Back in the early 1980’s, I would stride the Upper East Side of Manhattan, beelining towards Kron’s hand-dipped chocolate-covered strawberries on Madison Avenue. Kron’s was the height of choco- desirability, and a then rare incursion into the world of dark chocolate, a world of terre rather than milk. Kron disappeared from New York…and then reemerged in Beverly Hills in 2000, (with a newer shop in Malibu)
as Diane Kron Chocolatier or simply ‘K’. The chocolate covered fruits are still a standout, and the liquor filled cordials are exceptional (I’m a major fan of the tequila). Diane’s husband Tom is the great grandson of the chocolate-maker to Emperor Franz Josef of Austria and some of his secret recipes are still in use. And Diane Kron is quick to emphasize the health benefits of chocolate. The Food Network has called Kron the “Rolls Royce of Chocolates” and their packaging is as stunning as the formulations it contains. They also sell a lovely “drinking chokolate.”

 

And then there is the grandfather of all the LA small-batch chocolates. Dating back to 1942 , Edelweiss on Canon Drive in Beverly Hills is a California tradition. I stopped by at Halloween for candy corn embedded bars and chocolate covered Oreos laid out in cardboard coffins. Like John Kelly and Kron, Edelweiss also excel at chocolate coated fruit, theirs created from luscious candied fruit imported from
Australia. Do try the orange. And their chocolate pretzels are addictive. And yes, they do have a small factory on premise.

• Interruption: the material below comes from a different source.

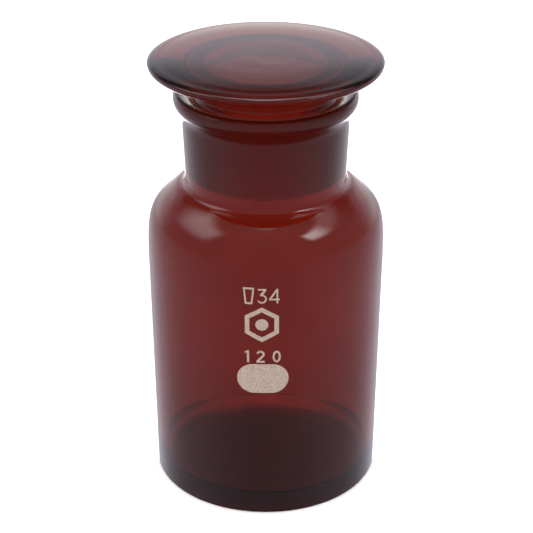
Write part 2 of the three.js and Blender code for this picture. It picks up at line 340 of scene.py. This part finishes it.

Long a favorite of legendary stars, Lucille Ball was inspired by Edelweiss when she and Vivian Vance created the famous “Job Switching” episode of “I Love Lucy” (although it was actually filmed at See’s factory-see below). For a period of five years, Edelweiss was even owned by musical star Shirley Jones, the beloved and adorable Mrs. Partridge from “The Partridge Family”.

 

Although it is a large company with thousands of employees, owned by Berkshire Hathaway, no talk about Los Angeles chocolate is possible without a mention of See’s. We all know that See’s candies are omnipresent in airports and there are hundreds of See’s shops, even in Asia, but the quality has never diminished since it’s Los Angeles founding in 1921. The company is now based in San Francisco, but the
original factory, the one that always catches my eye when traversing La Cienega en route to LAX, is still up and running and this is where Lucy and Ethel fought the production line conveyer belt, mostly by stuffing the chocolates into their mouths, in 1952. I am especially fond of See’s chocolate and nut Victoria toffee, and their lollipops in flavors chocolate, vanilla, coffee and butterscotch; the lollies last a long
time and are not at all that caloric. (However I did break a tooth on one recently.
Reminder: they are to be sucked rather than bitten. Even after a pricey visit to my talented dentist, Dr. Eric Fugier, I still blame myself, and not See’s.) Berkshire Hathaway’s “Oracle of Omaha”, Warren Buffett, says that See’s is “the prototype of a dream business.” And it’s also delicious.